Worldwide, more than forty percent of amphibian species are considered endangered, and Dr Marissa Parrott of Zoos Victoria told IFLScience that’s probably an underestimate, as the ones we haven’t studied are more likely to be in trouble. Rather than feeling helpless however, Parrott has just collected and frozen sperm that will preserve the genetic diversity that three of Australia’s critically endangered frog species need to survive.
For decades a few scientists, and many more people without qualifications, have proposed saving endangered species by storing their DNA in a sort of frozen ark. A much larger group of scientists have pointed out why the idea is unlikely to work: once a species is gone there are immense obstacles to bringing it back.
However, that doesn’t mean there’s no role for deep freezing in biological preservation. One of the keys to keeping species alive is maintaining genetic diversity, which provides adaptability in the face of threats like climate change and novel diseases. When populations get small enough, they often lack the diversity they need to recover.
To address this problem, Dr Aimee Silla of the University of Wollongong has developed protocols to freeze frog sperm to -196°C (-321°F) and rewarm it while keeping it viable, a process that only works if done at just the right speed.
"The ultimate aim is to have sustainable populations back in the wild," Silla said in a statement emailed to IFLScience. "If we can use these technologies to improve the genetic management of populations, and to improve the number, health and viability of offspring that we are producing in captivity and that we are releasing in the wild, then that is our best opportunity to save these species from extinction."
Parrott has been applying Silla’s process to Australia’s rarest amphibian, the Baw Baw frog, as well as the critically endangered Spotted Tree Frog and the Stuttering Barred Frog, which almost counts as privileged by amphibian standards, being merely endangered.
Freezing sperm requires collecting it first. Fortunately, Parrott told IFLScience, that’s not particularly hard for frogs, who apparently don’t guard their jizz all that jealously. “We just give them a hormone injection and they let out their sperm in their urine, which we call spermic urine,” she told IFLScience. “Every two hours we use a tiny glass catheter to collect it. They’re delightful animals to work with.”

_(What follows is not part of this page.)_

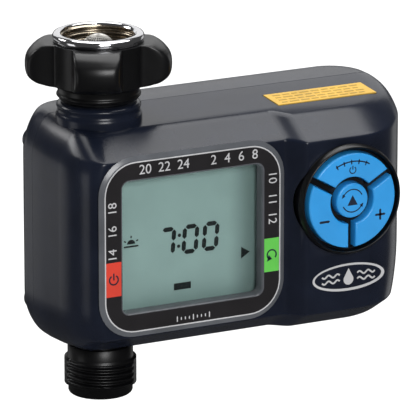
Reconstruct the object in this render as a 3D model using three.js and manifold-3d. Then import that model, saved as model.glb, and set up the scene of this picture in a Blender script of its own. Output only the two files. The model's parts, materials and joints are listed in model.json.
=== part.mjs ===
// Electronic water timer that hangs from a garden tap and feeds a drip line.
//
// Frame: millimetres, +Z up. The origin is the centre of the swivel ring's top face, where the
// tap screws in. The tap and the hose outlet share the Z axis. The front face looks along -Y,
// and +X runs to the right along the front.

import * as THREE from 'three';
import { mergeVertices } from 'three/addons/utils/BufferGeometryUtils.js';
import Module from 'manifold-3d';

const wasm = await Module();
wasm.setup();

// ---- Driving dimensions -------------------------------------------------------------------

const GAP = 0.3; // air left between pieces that touch

// Case: two shells that meet at the seam plane.
const LEFT = -21.3;
const RIGHT = 119;
const MID_Z = -72.8; // middle height of the case
const HALF_HEIGHT = 42.2; // at the seam
const SEAM_Y = 11;
const REAR_Y = 27.5;
const FACE_Y = -28.7; // front face of the left part; the right part stands STEP.rise prouder
const WALL = 3;
const DRAFT = 0.0704; // top and bottom close in by this much per millimetre in front of the seam
const STEP = { from: 59.2, to: 66.3, rise: 6 };
const BEVEL = { from: 34.3, run: 12.7 }; // starts this far above the middle, ends this far back
const CORNERS = { // seen from the front: width, height and how square each one is
  topLeft: { x: 7.5, z: 15, power: 1.6 },
  topRight: { x: 9.2, z: 9.5, power: 2.8 },
  lowLeft: { x: 8.8, z: 15, power: 1.6 },
  lowRight: { x: 7.8, z: 28, power: 1.85 },
};
const LEFT_ROUND = { x: 8, y: -8.3, lean: 1 };
const RIGHT_ROUND_X = 87.5; // the right side is one long ellipse from here to the seam
const REAR_ROUND = { side: 11.6, top: 1.5 };

// Water way, all on the Z axis.
const NECK_R = 10.2;
const NECK_HOLE_R = 10.5;
const INLET_BORE_R = 7;
const LOWER_BORE_R = 5.5;
const THREAD_PITCH = 2.209; // 3/4 inch garden hose thread, 11.5 per inch
const MALE_R = 13.5;
const KNOB_LOBES = 4;
const LOBE_TURN = THREE.MathUtils.degToRad(-27); // where the lobes stand at rest
const KNOB = { tip: 26.6, valley: 17.5, top: -3.1, skirt: 14.6, bottom: -23.8 };
const COLLAR = { r: 15.5, top: -25 };
const OUTLET = { neckTop: -115.1, threadTop: -119.8, threadEnd: -130, tip: -133.5 };

// Diaphragm valve: its own axis runs along +X at this height.
const VALVE_Z = -58;
const SEAT_X = 14.2;
const FLANGE_X = 15.7;
const SCREW_OFFSET = 11.5;
const COIL = { from: 27.1, to: 44, r: 9.5 };

// Display.
const BEZEL = { x: 22.4, z: -71.7, w: 70.8, h: 63.6, front: -30, r: 12.5, flareX: 1.4, flareZ: 0.4 };
const WINDOW = { w: 56.1, h: 49, r: 2.5 };
const BOARD_Y = -20.2; // front face of the circuit board
const BOARD = { left: -9.8, right: 101.5, top: -39.9, bottom: -104.8, thick: 1.6 };

// Keypad.
const KEYPAD = { x: 82.1, z: -63.2, rim: 20.6, floor: -35.2, keyTop: -38.4 };
const KEY = { inner: 8.7, outer: 17.5, side: 1.4, centre: 6.4, reach: 13.1 };
const KEY_ANGLES = { manual: 90, minus: 210, plus: 330 };

// Battery drawer, pulled out of the rear.
const TRAY = { left: 42, right: 101, bottom: -98.5, top: -79.5, front: -8.5, wall: 1.6 };
const CELL = { r: 7.1, length: 50.2, nub: 1.2, nubR: 2.6 };
const CELL_Z = TRAY.bottom + TRAY.wall + GAP + CELL.r;
const CELL_Y = [0.5, 15];

// Screws.
const COVER_SCREWS = [[-14.6, -43], [-14.6, -102.3], [106, -43], [106, -102.3]];
const COVER_SEAT = REAR_Y - 5; // where the heads of the cover screws rest
const COVER_SCREW = { headR: 3, headLength: 2, shankR: 1.5, end: -7 };
const COVER_BOSS = { frontR: 3.2, frontFrom: -17, rearR: 4.6, clear: 0.4 };
const BOARD_SCREWS = [[64, -44.5], [98, -44.5], [64, -100.5], [98, -100.5]];
const BOARD_SCREW = { headR: 2.2, headLength: 1.6, shankR: 1.1, end: -27, postR: 2.8 };
const BONNET_SCREW = { headR: 2.7, headLength: 2, shankR: 1.5, end: 9 };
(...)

The sperm is separated from the urine and analyzed for quality and quantity before storing in a biosecure facility. Decades after the donor frog has died its sperm will still be able to a-wooing go.
Since frogs’ eggs are fertilized externally, when the time comes to apply the sperm it will be a much easier process than for a mammal or bird. So long as programs – such as the one run by Zoos Victoria to preserve seven frog species, these three included – can keep some females alive and laying, the sperm will be able to increase biological diversity. This in turn will maximize the prospect that some of the tadpoles will be suited to the circumstances a changing world will throw at them, allowing them to keep playing their essential ecosystem role in insect control.
Parrott told IFLScience the main threats to frogs in general are climate change, habitat destruction, and the chytrid fungus. However, in the case of the Spotted Tree Frog, there are additional hazards in introduced fish species and pollution from bushfires washing into the streams in which they live.
Sadly the work comes too late for another Australian amphibian, the mountain mist frog, which has just been declared extinct.